Pick out every line in the data below that holds "object".

(Stored records)
^^^^
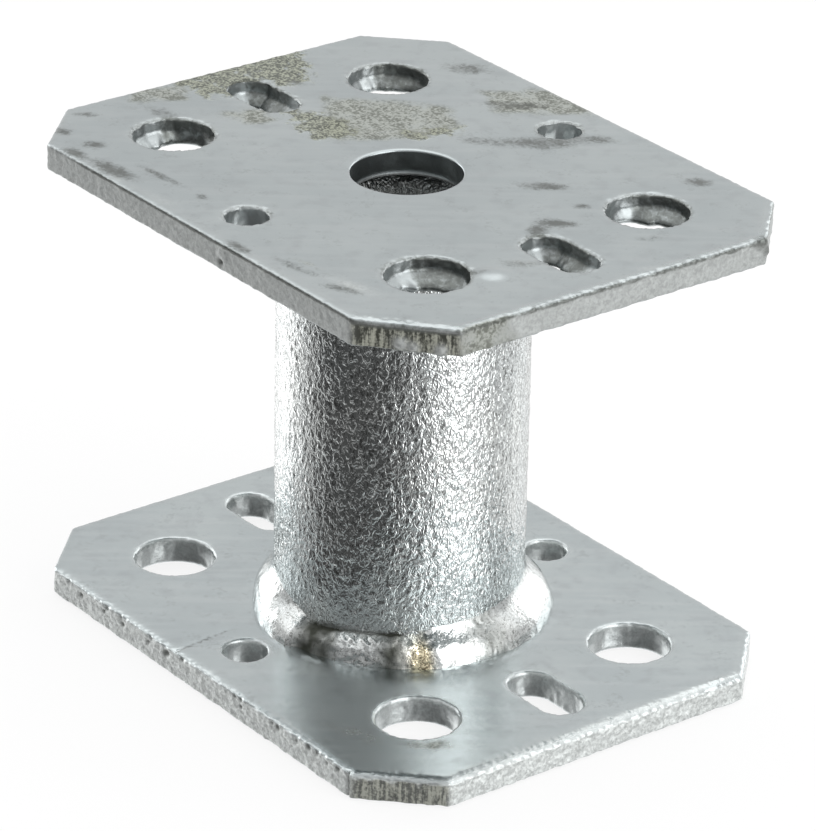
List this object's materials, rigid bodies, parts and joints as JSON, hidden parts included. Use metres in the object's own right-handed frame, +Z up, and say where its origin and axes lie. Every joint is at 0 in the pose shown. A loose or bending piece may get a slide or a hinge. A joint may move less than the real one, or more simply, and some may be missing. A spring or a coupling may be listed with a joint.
{
  "type": "column base plate",
  "caption": "Galvanised column base plate: a short round tube welded between oblong plates with clipped corners, bolt holes, slots and a centre hole.",
  "frame": {"origin": "middle of the underside of the base plate", "axes": "+Z up along the tube, +X along the long side of the plates, +Y along their short side"},
  "size_m": [0.13, 0.1, 0.1],
  "materials": {
    "zinc_plate": "hot-dip galvanised, smooth satin, rough sheared edges",
    "zinc_tube": "hot-dip galvanised, bright with a fine leathery grain",
    "zinc_weld": "weld bead under bright uneven zinc"
  },
  "bodies": {
    "root": {"base_plate": "zinc_plate", "top_plate": "zinc_plate", "tube": "zinc_tube", "lower_weld": "zinc_weld", "upper_weld": "zinc_weld"}
  },
  "joints": []
}
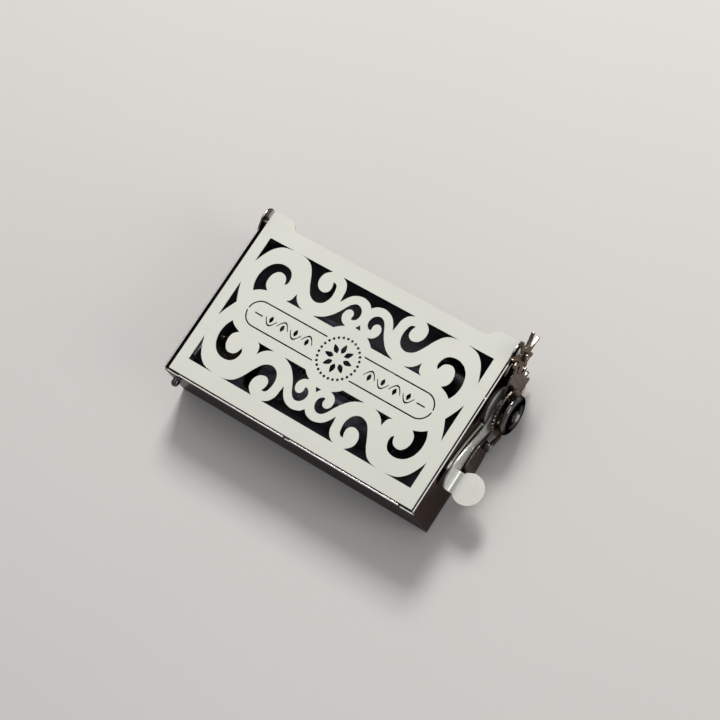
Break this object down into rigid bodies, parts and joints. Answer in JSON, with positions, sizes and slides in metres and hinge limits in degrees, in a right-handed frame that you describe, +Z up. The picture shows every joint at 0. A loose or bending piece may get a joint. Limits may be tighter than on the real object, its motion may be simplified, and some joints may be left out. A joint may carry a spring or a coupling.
{
  "type": "cylinder music box",
  "caption": "Flat rectangular cylinder music box with a pierced scrollwork lid, side winding knob and a geared thumb lever that lifts the lid.",
  "frame": {"origin": "middle of the lid's plan on the underside of the floor plate, where the case rests", "axes": "+X along the case to the winding knob, +Y from the front plate to the lid's hinge, +Z up through the lid"},
  "size_m": [0.1214, 0.0771, 0.0296],
  "materials": {
    "satin_lid": "satin off-white coat over sheet steel, bare cut edges",
    "mirror_sheet": "smoked mirror-polished sheet steel with bright sheared edges, faint brushing along the sheet",
    "polished_lever": "bright polished, light handling marks",
    "smoked_gear": "blanked steel gears, smoked brown-grey, with bright sheared edges",
    "turned_steel": "turned or ground steel",
    "black_gloss": "glossy black",
    "dark_iron": "dark oxide",
    "brass": "machined brass, dulled and dark inside the case",
    "spring_steel": "blued spring steel"
  },
  "bodies": {
    "case": {"floor_plate": "dark_iron", "front_plate": "mirror_sheet", "back_plate": "mirror_sheet", "left_plate": "mirror_sheet", "right_plate": "mirror_sheet", "corner_posts": "dark_iron", "case_screws": "dark_iron", "lid_rest": "dark_iron", "pivot_boss": "polished_lever", "hinge_bracket": "mirror_sheet", "lever_bush": "brass", "bush_clip": "polished_lever", "guide_plate": "smoked_gear", "guide_posts": "turned_steel", "click_stud": "turned_steel", "leaf_spring": "polished_lever", "leaf_rivets": "turned_steel", "right_bearing": "dark_iron", "left_bearing": "dark_iron", "barrel_bearing": "dark_iron", "governor_bearing": "dark_iron", "bearing_screws": "turned_steel", "idler_stud": "turned_steel", "comb_base": "dark_iron", "comb": "spring_steel", "comb_screws": "turned_steel", "stop_guide": "dark_iron"},
    "lid": {"lid_panel": "satin_lid", "lid_lug_left": "polished_lever", "lid_lug_right": "polished_lever", "hinge_pin_left": "turned_steel", "hinge_pin_right": "turned_steel", "finger_pinion": "smoked_gear", "pinion_nut": "smoked_gear"},
    "lever": {"thumb_lever": "polished_lever", "sector_plate": "smoked_gear", "lever_rivets": "polished_lever"},
    "winding": {"winding_arbor": "turned_steel", "ratchet_wheel": "smoked_gear", "winding_knob": "black_gloss", "knob_nut": "polished_lever"},
    "click": {"click_pawl": "smoked_gear"},
    "barrel": {"great_wheel": "brass", "spring_barrel": "brass", "barrel_cover": "brass", "mainspring": "spring_steel"},
    "idler": {"idler_wheel": "brass"},
    "cylinder": {"music_cylinder": "dark_iron", "cylinder_pins": "turned_steel", "cylinder_arbor": "turned_steel", "cylinder_caps": "brass", "cylinder_wheel": "brass", "governor_drive_wheel": "brass"},
    "governor": {"governor_arbor": "turned_steel", "governor_wheel": "brass"},
    "fly": {"fly_arbor": "turned_steel", "fly_vanes": "turned_steel"},
    "stop": {"stop_rod": "turned_steel", "stop_button": "black_gloss", "stop_finger": "turned_steel"}
  },
  "joints": [
    {"name": "lid_hinge", "type": "hinge", "parent": "case", "child": "lid", "pos_m": [0, 0.0318, 0.02065], "axis": [-1, 0, 0], "range_deg": [0, 54]},
    {"name": "lever_pivot", "type": "hinge", "parent": "case", "child": "lever", "pos_m": [0.0543, 0.0145, 0.00984], "axis": [1, 0, 0], "range_deg": [0, 18], "stiffness_Nm_per_rad": 0.002, "springref_deg": -17.19, "deforming": ["leaf_spring"]},
    {"name": "winding_turn", "type": "hinge", "parent": "case", "child": "winding", "pos_m": [0.06, 0.0145, 0.00984], "axis": [1, 0, 0], "continuous": true},
    {"name": "click_pivot", "type": "hinge", "parent": "case", "child": "click", "pos_m": [0.057, 0.0019, 0.00564], "axis": [-1, 0, 0], "range_deg": [0, 12], "stiffness_Nm_per_rad": 0.00002, "springref_deg": -11.46},
    {"name": "barrel_spin", "type": "hinge", "parent": "case", "child": "barrel", "pos_m": [0.028, 0.0145, 0.00984], "axis": [1, 0, 0], "continuous": true},
    {"name": "idler_spin", "type": "hinge", "parent": "case", "child": "idler", "pos_m": [0.028, -0.00025, 0.00984], "axis": [1, 0, 0], "continuous": true},
    {"name": "cylinder_spin", "type": "hinge", "parent": "case", "child": "cylinder", "pos_m": [0, -0.0145, 0.00984], "axis": [1, 0, 0], "continuous": true},
    {"name": "governor_spin", "type": "hinge", "parent": "case", "child": "governor", "pos_m": [-0.033, -0.004, 0.00984], "axis": [1, 0, 0], "continuous": true},
    {"name": "fly_spin", "type": "hinge", "parent": "case", "child": "fly", "pos_m": [-0.04, -0.01223, 0.01459], "axis": [1, 0, 0], "continuous": true},
    {"name": "stop_slide", "type": "slide", "parent": "case", "child": "stop", "axis": [0, 1, 0], "range_m": [-0.0028, 0]}
  ],
  "couplings": [
    {"joint": "lever_pivot", "follows": "lid_hinge", "ratio": 0.33333},
    {"joint": "idler_spin", "follows": "barrel_spin", "ratio": -1.36},
    {"joint": "cylinder_spin", "follows": "barrel_spin", "ratio": 1.0625},
    {"joint": "governor_spin", "follows": "barrel_spin", "ratio": -3.4},
    {"joint": "fly_spin", "follows": "barrel_spin", "ratio": 12.75}
  ]
}
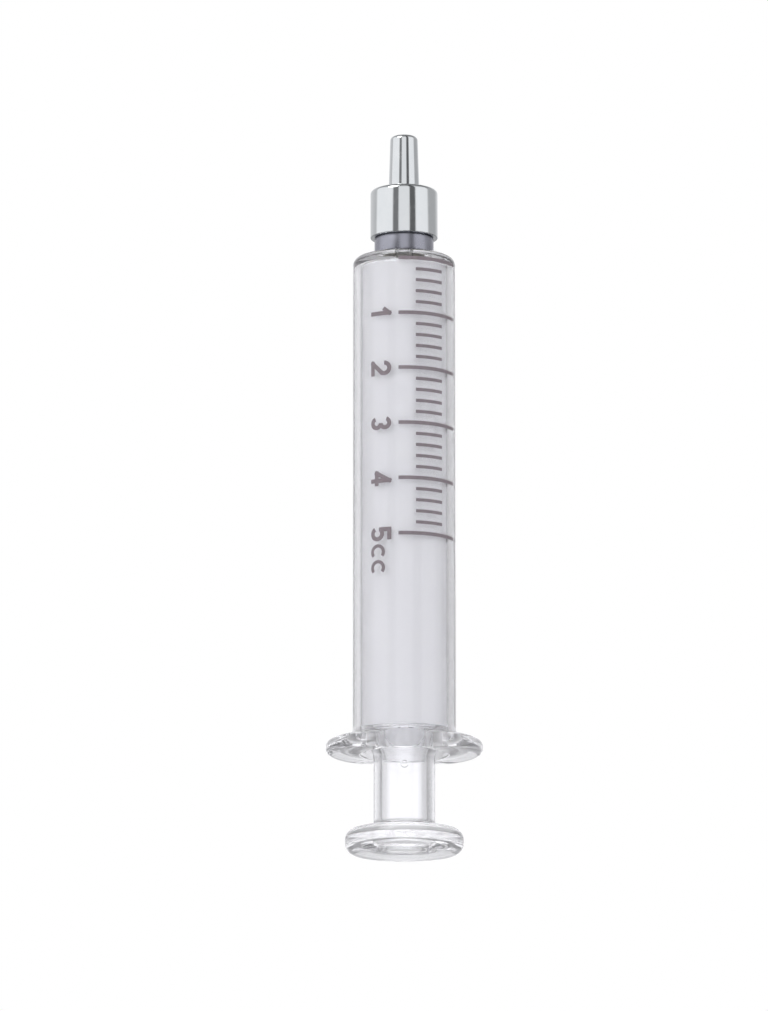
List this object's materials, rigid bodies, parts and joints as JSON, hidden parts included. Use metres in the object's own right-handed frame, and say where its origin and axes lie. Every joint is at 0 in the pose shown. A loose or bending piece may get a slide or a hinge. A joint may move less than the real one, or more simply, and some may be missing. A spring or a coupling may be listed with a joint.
{
  "type": "glass oral syringe",
  "caption": "Glass dosing syringe with a ground glass plunger, finger flange, fired-on scale and a chromed metal Luer slip tip.",
  "frame": {"origin": "centre of the thumb button's flat end, on which the syringe can stand upright", "axes": "+Z along the syringe towards the Luer tip, -Y the side that carries the scale, +X to the right of the scale"},
  "size_m": [0.0226, 0.017, 0.1058],
  "materials": {
    "clear_glass": "fire-polished",
    "ground_glass": "finely ground, matt",
    "chrome": "polished",
    "nickel": "satin",
    "cement": "matt",
    "silicone": "matt",
    "enamel": "fired, slightly glossy"
  },
  "bodies": {
    "barrel": {"barrel": "clear_glass", "hub_ferrule": "nickel", "hub_cement": "cement", "hub_gasket": "silicone", "hub_collar": "chrome", "luer_tip": "chrome", "major_mark_0cc": "enamel", "major_mark_1cc": "enamel", "major_mark_2cc": "enamel", "major_mark_3cc": "enamel", "major_mark_4cc": "enamel", "major_mark_5cc": "enamel", "minor_mark_01": "enamel", "minor_mark_02": "enamel", "minor_mark_03": "enamel", "minor_mark_04": "enamel", "minor_mark_05": "enamel", "minor_mark_06": "enamel", "minor_mark_07": "enamel", "minor_mark_08": "enamel", "minor_mark_09": "enamel", "minor_mark_10": "enamel", "minor_mark_11": "enamel", "minor_mark_12": "enamel", "minor_mark_13": "enamel", "minor_mark_14": "enamel", "minor_mark_15": "enamel", "minor_mark_16": "enamel", "minor_mark_17": "enamel", "minor_mark_18": "enamel", "minor_mark_19": "enamel", "minor_mark_20": "enamel", "numeral_1": "enamel", "numeral_2": "enamel", "numeral_3": "enamel", "numeral_4": "enamel", "numeral_5": "enamel", "unit_letter_c1": "enamel", "unit_letter_c2": "enamel"},
    "plunger": {"piston": "ground_glass", "plunger_neck": "clear_glass", "thumb_button": "clear_glass"}
  },
  "joints": [
    {"name": "plunger_slide", "type": "slide", "parent": "barrel", "child": "plunger", "axis": [0, 0, -1], "range_m": [0, 0.045]}
  ]
}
^^^^
**Solution:**
List this object's materials, rigid bodies, parts and joints as JSON, hidden parts included. Use metres in the object's own right-handed frame, +Z up, and say where its origin and axes lie. Every joint is at 0 in the pose shown. A loose or bending piece may get a slide or a hinge. A joint may move less than the real one, or more simply, and some may be missing. A spring or a coupling may be listed with a joint.
Break this object down into rigid bodies, parts and joints. Answer in JSON, with positions, sizes and slides in metres and hinge limits in degrees, in a right-handed frame that you describe, +Z up. The picture shows every joint at 0. A loose or bending piece may get a joint. Limits may be tighter than on the real object, its motion may be simplified, and some joints may be left out. A joint may carry a spring or a coupling.
List this object's materials, rigid bodies, parts and joints as JSON, hidden parts included. Use metres in the object's own right-handed frame, and say where its origin and axes lie. Every joint is at 0 in the pose shown. A loose or bending piece may get a slide or a hinge. A joint may move less than the real one, or more simply, and some may be missing. A spring or a coupling may be listed with a joint.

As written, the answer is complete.